The metallic element cobalt was named by the copper miners of the Hartz Mountains in Germany after evil spirits called Kobolds. Cobalt was also called fools’ copper because it bore a false copper ore. Cobalt was considered uselessness and unhealthy because it is frequently found mixed with arsenic, and because it resembled silver but was not.
A cauldron is a large kettle or boiler with a clear-cut etymological path from Latin caldarium Roman word for a hot-bath through French and Spanish forms like Spanish calderon and Anglo-Norman caudron and doublet derivations like standard French chaudière ‘kettle.’

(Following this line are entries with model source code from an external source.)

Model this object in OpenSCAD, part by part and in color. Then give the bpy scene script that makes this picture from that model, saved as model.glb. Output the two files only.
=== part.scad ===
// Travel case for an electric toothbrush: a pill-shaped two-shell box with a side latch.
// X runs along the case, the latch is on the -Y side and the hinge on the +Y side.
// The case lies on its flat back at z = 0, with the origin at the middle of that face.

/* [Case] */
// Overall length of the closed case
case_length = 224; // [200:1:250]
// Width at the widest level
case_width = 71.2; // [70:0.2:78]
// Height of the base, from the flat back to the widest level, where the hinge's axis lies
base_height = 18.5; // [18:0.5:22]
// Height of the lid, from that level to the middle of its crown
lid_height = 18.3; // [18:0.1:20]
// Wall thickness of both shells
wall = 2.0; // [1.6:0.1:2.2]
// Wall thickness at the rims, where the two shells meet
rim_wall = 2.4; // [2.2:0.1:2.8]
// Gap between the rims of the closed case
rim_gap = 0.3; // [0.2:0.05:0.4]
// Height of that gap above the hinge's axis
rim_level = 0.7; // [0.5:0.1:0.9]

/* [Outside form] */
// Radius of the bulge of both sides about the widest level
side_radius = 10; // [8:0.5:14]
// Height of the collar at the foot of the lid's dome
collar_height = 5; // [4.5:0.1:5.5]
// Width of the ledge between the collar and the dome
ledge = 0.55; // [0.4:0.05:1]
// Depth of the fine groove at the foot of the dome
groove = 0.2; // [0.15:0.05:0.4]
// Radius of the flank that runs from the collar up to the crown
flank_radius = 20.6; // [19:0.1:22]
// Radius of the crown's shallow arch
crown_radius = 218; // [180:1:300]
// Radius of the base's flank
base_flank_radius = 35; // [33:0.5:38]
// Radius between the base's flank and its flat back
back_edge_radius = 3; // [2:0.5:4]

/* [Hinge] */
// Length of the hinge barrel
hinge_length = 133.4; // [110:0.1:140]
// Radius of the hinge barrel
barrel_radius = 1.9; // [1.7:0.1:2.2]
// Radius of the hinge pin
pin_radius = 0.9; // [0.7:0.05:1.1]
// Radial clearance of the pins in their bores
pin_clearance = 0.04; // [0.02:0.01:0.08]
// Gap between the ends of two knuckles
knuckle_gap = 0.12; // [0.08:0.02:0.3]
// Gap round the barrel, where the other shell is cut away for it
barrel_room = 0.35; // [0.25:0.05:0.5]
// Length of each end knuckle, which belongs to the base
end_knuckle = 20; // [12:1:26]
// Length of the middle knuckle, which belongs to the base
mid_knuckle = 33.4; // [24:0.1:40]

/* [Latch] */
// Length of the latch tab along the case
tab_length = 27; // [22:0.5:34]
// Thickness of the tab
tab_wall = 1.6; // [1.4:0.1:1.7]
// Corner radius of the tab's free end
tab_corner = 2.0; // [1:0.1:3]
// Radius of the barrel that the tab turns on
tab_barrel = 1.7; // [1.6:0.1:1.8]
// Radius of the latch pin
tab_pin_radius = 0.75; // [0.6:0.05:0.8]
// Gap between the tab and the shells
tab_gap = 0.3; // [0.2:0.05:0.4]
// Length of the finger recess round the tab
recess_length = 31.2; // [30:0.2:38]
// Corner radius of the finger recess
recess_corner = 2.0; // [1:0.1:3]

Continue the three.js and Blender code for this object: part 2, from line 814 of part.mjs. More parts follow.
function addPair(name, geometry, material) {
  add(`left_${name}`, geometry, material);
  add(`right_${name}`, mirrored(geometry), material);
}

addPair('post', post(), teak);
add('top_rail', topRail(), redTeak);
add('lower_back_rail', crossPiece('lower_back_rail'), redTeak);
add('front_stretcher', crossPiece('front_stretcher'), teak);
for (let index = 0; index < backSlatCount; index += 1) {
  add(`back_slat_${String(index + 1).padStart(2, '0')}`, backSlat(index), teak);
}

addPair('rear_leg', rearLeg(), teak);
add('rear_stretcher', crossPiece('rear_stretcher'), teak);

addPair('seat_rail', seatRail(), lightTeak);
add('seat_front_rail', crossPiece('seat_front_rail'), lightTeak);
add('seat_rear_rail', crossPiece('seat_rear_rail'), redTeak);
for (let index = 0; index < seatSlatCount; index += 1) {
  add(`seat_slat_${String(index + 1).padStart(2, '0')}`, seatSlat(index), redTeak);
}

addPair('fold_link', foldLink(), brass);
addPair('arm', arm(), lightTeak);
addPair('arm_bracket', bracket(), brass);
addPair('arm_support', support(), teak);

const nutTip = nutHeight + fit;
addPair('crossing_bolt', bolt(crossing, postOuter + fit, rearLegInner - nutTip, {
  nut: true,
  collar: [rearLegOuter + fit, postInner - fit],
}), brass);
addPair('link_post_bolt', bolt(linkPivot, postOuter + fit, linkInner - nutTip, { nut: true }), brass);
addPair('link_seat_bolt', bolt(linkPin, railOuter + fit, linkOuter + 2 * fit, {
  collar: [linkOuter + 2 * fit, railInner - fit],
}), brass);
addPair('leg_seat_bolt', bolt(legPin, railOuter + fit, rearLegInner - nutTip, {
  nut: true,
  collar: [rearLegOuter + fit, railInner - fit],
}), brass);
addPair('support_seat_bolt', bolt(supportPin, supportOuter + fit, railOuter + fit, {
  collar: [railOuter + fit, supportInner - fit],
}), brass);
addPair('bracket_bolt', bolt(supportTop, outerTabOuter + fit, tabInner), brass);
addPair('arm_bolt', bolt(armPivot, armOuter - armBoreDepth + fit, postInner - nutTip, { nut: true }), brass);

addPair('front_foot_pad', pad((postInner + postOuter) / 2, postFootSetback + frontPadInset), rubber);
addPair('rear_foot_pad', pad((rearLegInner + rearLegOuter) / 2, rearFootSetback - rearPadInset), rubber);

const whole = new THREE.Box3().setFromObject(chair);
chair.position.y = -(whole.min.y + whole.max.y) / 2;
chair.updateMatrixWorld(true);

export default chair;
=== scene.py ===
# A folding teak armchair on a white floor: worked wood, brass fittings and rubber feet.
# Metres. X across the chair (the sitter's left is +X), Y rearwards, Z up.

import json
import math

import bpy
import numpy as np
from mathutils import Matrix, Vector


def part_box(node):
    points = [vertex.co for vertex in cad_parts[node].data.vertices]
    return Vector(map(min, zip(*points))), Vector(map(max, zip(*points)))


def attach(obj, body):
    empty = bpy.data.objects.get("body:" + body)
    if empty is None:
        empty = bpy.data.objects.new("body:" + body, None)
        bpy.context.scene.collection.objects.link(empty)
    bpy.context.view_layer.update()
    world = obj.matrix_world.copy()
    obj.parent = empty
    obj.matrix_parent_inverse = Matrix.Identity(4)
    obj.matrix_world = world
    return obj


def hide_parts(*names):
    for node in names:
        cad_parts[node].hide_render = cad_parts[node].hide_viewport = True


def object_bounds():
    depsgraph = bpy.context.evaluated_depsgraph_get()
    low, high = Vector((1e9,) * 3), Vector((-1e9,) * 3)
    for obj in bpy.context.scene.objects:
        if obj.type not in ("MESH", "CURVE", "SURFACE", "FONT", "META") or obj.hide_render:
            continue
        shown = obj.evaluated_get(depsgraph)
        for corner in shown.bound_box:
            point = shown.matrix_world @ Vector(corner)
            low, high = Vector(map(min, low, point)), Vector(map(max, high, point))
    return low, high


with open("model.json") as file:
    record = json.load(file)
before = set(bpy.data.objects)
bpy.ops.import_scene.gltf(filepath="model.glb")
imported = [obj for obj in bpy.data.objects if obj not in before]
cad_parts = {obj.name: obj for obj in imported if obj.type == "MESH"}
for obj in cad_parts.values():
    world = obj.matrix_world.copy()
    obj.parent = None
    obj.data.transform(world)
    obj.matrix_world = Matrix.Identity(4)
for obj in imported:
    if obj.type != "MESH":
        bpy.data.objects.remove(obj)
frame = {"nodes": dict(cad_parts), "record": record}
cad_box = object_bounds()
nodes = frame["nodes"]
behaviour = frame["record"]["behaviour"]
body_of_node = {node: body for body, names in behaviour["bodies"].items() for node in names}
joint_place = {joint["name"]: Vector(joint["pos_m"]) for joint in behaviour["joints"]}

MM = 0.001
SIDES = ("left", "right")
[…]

As we tiptoe now, Theseus-like, out of the wizard’s grotto, past fat vat, sly chalice, odd goblet and mystic grail, fitting it is to recall the witches’ spell from Act 4, Scene 1 of Shakespeare’s Macbeth, for it remembers alchemical days, and is besides rife with the Bard's word-conjuring magic:
“Round about the cauldron go;
In the poison’d entrails throw.
Toad, that under cold stone
Days and nights hast thirty one
Swelter’d venom sleeping got,
Boil thou first i’ the charmed pot.
Double, double toil and trouble;
Fire burn and cauldron bubble.
Fillet of a fenny snake,
In the cauldron boil and bake;
Eye of newt, and toe of frog,
Wool of bat, and tongue of dog,
Adder’s fork, and blind-worm’s sting,
Lizard’s leg, and howlet’s wing,
For a charm of powerful trouble,
Like a hell-broth boil and bubble.
Double, double toil and trouble;
Fire burn and cauldron bubble.
Scale of dragon, tooth of wolf,
Witches’ mummy, maw and gulf
Of the ravin’d salt-sea shark,
Root of hemlock digg’d i’ the dark,
Liver of blaspheming Jew,
Gall of goat, and slips of yew
Sliver’d in the moon’s eclipse,
Nose of Turk, and Tartar’s lips,
Finger of birth-strangled babe
Ditch-deliver’d by a drab,
Make the gruel thick and slab:
Add thereto a tiger’s chaudron,
For the ingredients of our cauldron.”